Recorded information:
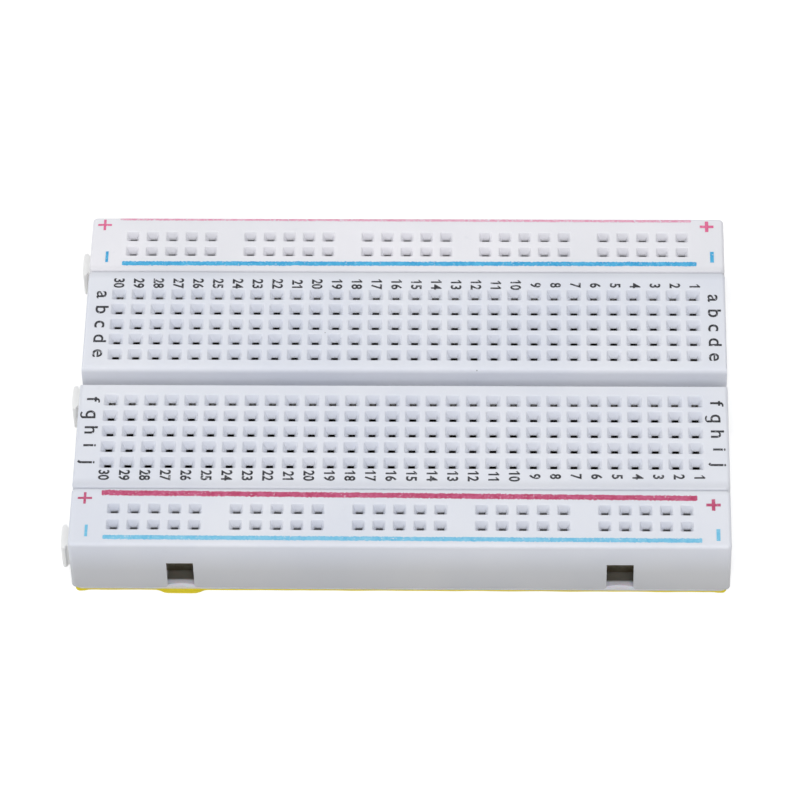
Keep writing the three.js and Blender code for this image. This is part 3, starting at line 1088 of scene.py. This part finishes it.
def liner_material():
    """Yellow waxed paper with fibres and faint creases."""
    paint = Paint("liner", Coat_Weight=0.25, Coat_Roughness=0.35)
    fibres = paint.noise(0.5 * MM, 6, 0.7, (1, 3, 1))
    tone = paint.ramp(fibres, (0.3, rgb(224, 203, 6)), (0.7, rgb(240, 224, 48)))
    creases = paint.ramp(paint.noise(9 * MM, 4, 0.6), (0.6, 0.0), (0.72, 0.3))
    paint.colour(paint.mix(creases, tone, rgb(205, 180, 20)))
    paint.roughness(paint.ramp(fibres, (0.3, 0.4), (0.7, 0.6)))
    paint.bump(fibres, 0.008 * MM, 0.6)
    return paint.material


def floor_material(name, grey, glow):
    """A matt surface that glows by itself, so that the ground stays white."""
    paint = Paint(name, Roughness=0.9, Specular_IOR_Level=0.1)
    paint.colour(paint.ramp(paint.noise(0.4, 2), (0.3, grey - 0.01), (0.7, grey)))
    paint.shader.inputs["Emission Color"].default_value = (1, 1, 1, 1)
    paint.shader.inputs["Emission Strength"].default_value = glow
    return paint.material


# The pieces


def add_mouldings():
    housing = housing_material("housing", rgb(226, 229, 238), rgb(232, 234, 241))
    # The rear rail's housing is a lighter copy of the front one: painted light for the brighter light at the
    # back.
    rear_housing_painted_lighter = housing_material("rear_housing_painted_lighter", rgb(235, 235, 240), rgb(241, 240, 245))
    finish_piece(block_moulding(), "block_moulding", "block", housing, ["terminal_block"])
    rail = apply_modifiers(rail_moulding())
    for end, side, body, paint in (("front", -1, "base", housing), ("rear", 1, "rear_rail", rear_housing_painted_lighter)):
        piece = bpy.data.objects.new("rail", rail.data.copy())
        collection.objects.link(piece)
        piece.data.transform(Matrix.Translation((0, side * RAIL_CENTRE, 0)))
        finish_piece(piece, f"{end}_rail_moulding", body, paint, [f"{end}_power_rail"])
    bpy.data.objects.remove(rail)


def fit_clip(source, name, body, x, y, node):
    """A copy of a clip that shares its mesh. It replaces the CAD node, if the CAD has it."""
    piece = bpy.data.objects.new(name, source.data)
    collection.objects.link(piece)
    piece.location = (x, y, UNDERSIDE)
    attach(piece, body)
    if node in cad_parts:
        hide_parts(node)


def add_clips():
    metal = metal_material()
    terminal = apply_modifiers(clip_mesh("terminal", centred(ROWS)))
    bus = clip_mesh("bus", hole_x)
    bus.data.transform(Matrix.Rotation(math.pi / 2, 4, "Z"))
    apply_modifiers(bus)
    for source in (terminal, bus):
        source.data.materials.clear()
        source.data.materials.append(metal)
    for end, side, body in (("front", -1, "base"), ("rear", 1, "rear_rail")):
        for n, x in column_x.items():
            node = f"{end}_terminal_clip_{n:02d}"
            fit_clip(terminal, f"{end}_contact_{n:02d}", "block", x, side * BANK_CENTRE, node)
        for line, offset in zip(("minus", "plus"), centred(2)):
            node = f"{end}_bus_clip_{line}"
            fit_clip(bus, f"{end}_bus_{line}", body, 0, side * RAIL_CENTRE + offset, node)
    bpy.data.objects.remove(terminal)
    bpy.data.objects.remove(bus)


def add_tape():
    foam = finish_piece(foam_pad(), "foam_pad", "base", foam_material(), ["foam_tape"])
    finish_piece(liner_sheet(), "liner_sheet", "liner", liner_material(), ["release_liner"])


def add_rail_print():
    """A line and two signs of each colour on each rail."""
    red = ink_material("ink_red", rgb(184, 56, 96), rgb(208, 102, 142))
    pale_red = ink_material("ink_pale_red", rgb(228, 142, 174), rgb(242, 192, 212), 0.54)
    bright_red = ink_material("ink_bright_red", rgb(222, 84, 134), rgb(234, 124, 164))
    blue = ink_material("ink_blue", rgb(40, 158, 214), rgb(92, 192, 234))
    pale_blue = ink_material("ink_pale_blue", rgb(102, 190, 228), rgb(148, 212, 238))
    for end, body, colour, sign, line_ink, sign_ink, seed in (
        ("front", "base", "red", "plus", red, red, 50),
        ("front", "base", "blue", "minus", pale_blue, pale_blue, 51),
        ("rear", "rear_rail", "red", "plus", pale_red, bright_red, 40),
        ("rear", "rear_rail", "blue", "minus", blue, blue, 41),
    ):
        first, last, width = MARKS[end][colour]
        shells = Shells()
        ink_line(shells, millimetres(first), millimetres(last), width * MM, seed)
        name = f"{end}_{colour}_line"
        finish_piece(shells.object(name), name, body, line_ink)
        shells = Shells()
        for (x, y), stroke in zip(map(millimetres, MARKS[end][sign]), SIGN_STROKES):
            if sign == "plus":
                plus_sign(shells, x, y, stroke)
            else:
                minus_sign(shells, x, y, stroke)
        name = f"{end}_{sign}_signs"
        finish_piece(shells.object(name), name, body, sign_ink)


def add_block_print():
    black = ink_material("ink_black", rgb(34, 34, 38), rgb(64, 64, 70), 0.58)
    finish_piece(column_numbers(), "column_numbers", "block", black)
    finish_piece(row_letters(), "row_letters", "block", black)


# Stage, light and camera


def add_camera():
    """The camera at the photo's angle, rolled a little as the photo is."""
    azimuth, elevation, roll = math.radians(2.530), math.radians(49.937), math.radians(-1.7526)
    distance, half_view = 647.43 * MM, math.radians(8.916 / 2)
    target = Vector((-0.36 * MM, -3.727 * MM, TOP))
    flat = math.cos(elevation)
    back = Vector((math.sin(azimuth) * flat, -math.cos(azimuth) * flat, math.sin(elevation)))
    level = Vector((math.cos(azimuth), math.sin(azimuth), 0))
    upright = back.cross(level)
    right = level * math.cos(roll) + upright * math.sin(roll)
    up = upright * math.cos(roll) - level * math.sin(roll)
    data = bpy.data.cameras.new("camera")
    data.sensor_width = 36
    data.lens = data.sensor_width / 2 / math.tan(half_view)
    data.clip_start, data.clip_end = 0.01, 10
    camera = bpy.data.objects.new("camera", data)
    collection.objects.link(camera)
    turn = Matrix((right, up, back)).transposed().to_4x4()
    camera.matrix_world = Matrix.Translation(target + back * distance) @ turn
    bpy.context.scene.camera = camera


def add_light(name, position, size, energy):
    """A soft rectangular light, aimed at the board."""
    data = bpy.data.lights.new(name, "AREA")
    data.shape = "RECTANGLE"
    data.size, data.size_y = size
    data.energy = energy
    light = bpy.data.objects.new(name, data)
    collection.objects.link(light)
    light.location = position
    light.rotation_euler = (-Vector(position)).to_track_quat("-Z", "Y").to_euler()


def add_stage():
    """A white floor, and a card just below it that bounces soft light onto the sides in its stead."""
    for name, z, grey, glow in (("floor", 0, 0.95, 0.4), ("bounce_card", -0.05 * MM, 0.55, 0)):
        shells = Shells()
        shells.box((-2, -2, z - 0.02), (2, 2, z))
        slab = shells.object(name)
        slab.data.materials.append(floor_material(name, grey, glow))
        if name == "floor":
            slab.visible_diffuse = slab.visible_shadow = False


def add_world():
    """Even light that is stronger from above than from the horizon."""
    world = bpy.data.worlds.new("world")
    bpy.context.scene.world = world
    world.use_nodes = True
    tree = world.node_tree
    background = tree.nodes["Background"]
    background.inputs["Color"].default_value = (0.98, 0.99, 1, 1)
    split = tree.nodes.new("ShaderNodeSeparateXYZ")
    tree.links.new(tree.nodes.new("ShaderNodeTexCoord").outputs["Generated"], split.inputs[0])
    sky = tree.nodes.new("ShaderNodeMapRange")
    for socket, value in (("From Min", 0), ("From Max", 1), ("To Min", 0.24), ("To Max", 0.72)):
        sky.inputs[socket].default_value = value
    tree.links.new(split.outputs["Z"], sky.inputs["Value"])
    tree.links.new(sky.outputs["Result"], background.inputs["Strength"])


add_mouldings()
add_clips()
add_tape()
add_rail_print()
add_block_print()
add_camera()
add_stage()
add_world()
add_light("front", (0.1, -1.0, 1.0), (0.8, 0.6), 7.2)
add_light("left", (-1.1, -0.1, 0.45), (0.6, 0.4), 2.5)
add_light("rear", (-0.03, 0.24, 0.42), (0.5, 0.3), 0.3)
bpy.context.scene.view_settings.view_transform = "Standard"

What the exercise asks: Exactly repeat the lines running from the top of the listing to the line bearing "bpy.data.objects.remove(rail)", both of those lines included, and only them.

Expected output:
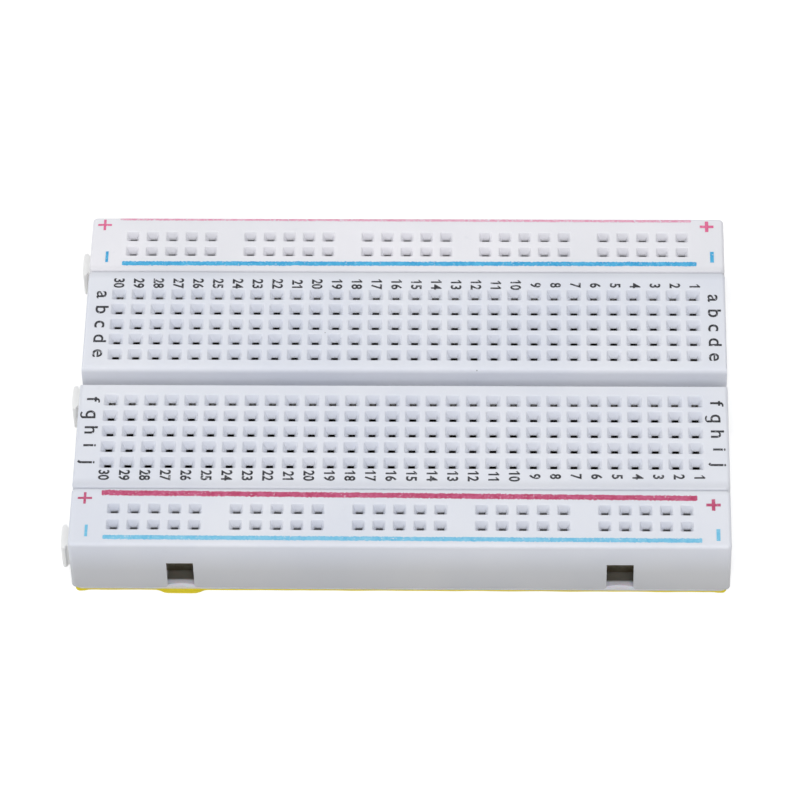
Keep writing the three.js and Blender code for this image. This is part 3, starting at line 1088 of scene.py. This part finishes it.
def liner_material():
    """Yellow waxed paper with fibres and faint creases."""
    paint = Paint("liner", Coat_Weight=0.25, Coat_Roughness=0.35)
    fibres = paint.noise(0.5 * MM, 6, 0.7, (1, 3, 1))
    tone = paint.ramp(fibres, (0.3, rgb(224, 203, 6)), (0.7, rgb(240, 224, 48)))
    creases = paint.ramp(paint.noise(9 * MM, 4, 0.6), (0.6, 0.0), (0.72, 0.3))
    paint.colour(paint.mix(creases, tone, rgb(205, 180, 20)))
    paint.roughness(paint.ramp(fibres, (0.3, 0.4), (0.7, 0.6)))
    paint.bump(fibres, 0.008 * MM, 0.6)
    return paint.material


def floor_material(name, grey, glow):
    """A matt surface that glows by itself, so that the ground stays white."""
    paint = Paint(name, Roughness=0.9, Specular_IOR_Level=0.1)
    paint.colour(paint.ramp(paint.noise(0.4, 2), (0.3, grey - 0.01), (0.7, grey)))
    paint.shader.inputs["Emission Color"].default_value = (1, 1, 1, 1)
    paint.shader.inputs["Emission Strength"].default_value = glow
    return paint.material


# The pieces


def add_mouldings():
    housing = housing_material("housing", rgb(226, 229, 238), rgb(232, 234, 241))
    # The rear rail's housing is a lighter copy of the front one: painted light for the brighter light at the
    # back.
    rear_housing_painted_lighter = housing_material("rear_housing_painted_lighter", rgb(235, 235, 240), rgb(241, 240, 245))
    finish_piece(block_moulding(), "block_moulding", "block", housing, ["terminal_block"])
    rail = apply_modifiers(rail_moulding())
    for end, side, body, paint in (("front", -1, "base", housing), ("rear", 1, "rear_rail", rear_housing_painted_lighter)):
        piece = bpy.data.objects.new("rail", rail.data.copy())
        collection.objects.link(piece)
        piece.data.transform(Matrix.Translation((0, side * RAIL_CENTRE, 0)))
        finish_piece(piece, f"{end}_rail_moulding", body, paint, [f"{end}_power_rail"])
    bpy.data.objects.remove(rail)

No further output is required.